Malgré cette critique qui existe toujours aujourd’hui, la RSE va connaitre un succès grandissant aux Etats-Unis et particulièrement dans la dernière décennie du siècle précédent car un autre auteur américain, également professeur, va lui apporter une charpente théorique qui, jusque-là lui faisait défaut. Edward Freeman (à ne pas confondre avec Friedman) est un professeur de philosophie mais il écrit en 1984 un ouvrage de gestion intitulé : « Strategic Management: A Stakeholder Approach » dans lequel il définit ce que sont les parties prenantes de l’entreprise. Pour lui il s’agit non seulement des actionnaires et des salariés mais aussi des consommateurs, des fournisseurs, des sous-traitants et de ce qu’il appelle les « Communautés » et qui en France correspond à peu près aux territoires sur lesquels est implantée l’entreprise. Il ajoute également les ONG dont la cause est en rapport avec l’activité des entreprises. Pourquoi l’apport de Freeman est-il important ? parce qu’il donne de la consistance à ce qui était un peu flou avec Bowen, les attentes de la société deviennent les attentes des parties prenantes de l’entreprise et on peut donc leur demander leur avis.

Avec le nouveau siècle, en 2001 la RSE arrive en Europe par la publication d’un livre vert de la Commission Européenne intitulé : « Promouvoir un cadre européen pour la responsabilité sociale des entreprises ». Ce livre vert est bien conforme à l’idée originale de Bowen, c’est-à-dire que la RSE doit rester une initiative volontaire des entreprises mais il précise l’ensemble des domaines sur lesquels elle doit porter, la gestion des ressources humaines, les droits de l’homme et la gestion de l’environnement notamment. A la suite de ce livre vert plusieurs débats vont s’ouvrir avec d’un côté la position des patrons qui ne s’opposent pas à la RSE mais qui souhaitent qu’elle reste volontaire et en face les syndicats et les ONG qui désirent qu’elle devienne obligatoire. Tout va alors s’accélérer et les deux positions, au lieu de s’opposer, vont aller de pair. Il y aura toujours un côté volontaire de la RSE et certaines entreprises, comme Danone ou Schneider Electrique en France, iront assez loin mais des obligations vont également apparaitre et s’imposer à toutes les entreprises, enfin pas vraiment à toutes mais aux plus importantes.

La France donne l’exemple dès 2001 en rendant obligatoire la mesure et la publication d’une quarantaine d’indicateurs de RSE pour les sociétés cotées en bourse, c’est-à-dire environ 800. Par la suite cette obligation connaîtra des évolutions mais elle deviendra de plus en plus précise et concernera de plus en plus d’entreprises. Une capsule est consacrée au thème de la reddition de comptes en matière de RSE.

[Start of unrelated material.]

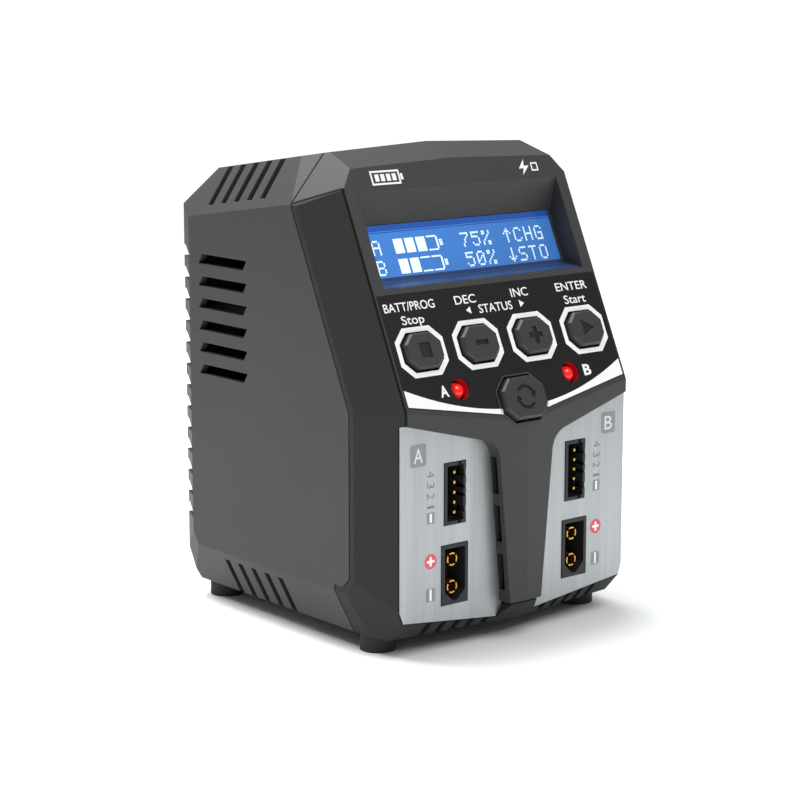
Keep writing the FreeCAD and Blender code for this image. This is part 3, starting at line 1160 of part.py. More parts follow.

La RSE va également être gagnée par la ronde des labels et des certifications. Aucun autre domaine de gestion ne connaît autant de normes. La première, et à ce jour la plus importante, est la norme ISO 26000 qui date de 2010 et qui définit avec précision les principes et les domaines d’application de la RSE mais elle n’est pas certifiable, il s’agit de simples principes directeurs.

Plus récemment en 2017 va apparaître une composante importante de la RSE, le devoir de vigilance. Il s’agit de responsabiliser les entreprises vis-à-vis de leurs filiales à l’étranger ce qui est logique mais aussi vis-à-vis de leurs fournisseurs et de leurs sous-traitants, au moins pour ceux avec lesquels ils entretiennent des relations suivies. Cette responsabilité était devenue indispensable car certaines entreprises surveillées dans leurs pays d’origine auraient pu prendre l’habitude de faire faire à l’étranger ce qui était interdit en France.

L’Europe, via le Parlement européen et la Commission européenne sont restés très pro-actifs concernant la RSE et à certains égards on peut même avancer que la RSE est devenue une politique structurante de l’Europe.

Voilà donc comment un concept qui a vu le jour aux Etats Unis dans les années cinquante a traversé l ‘Atlantique pour devenir aujourd’hui une préoccupation permanente des dirigeants d’entreprises européennes.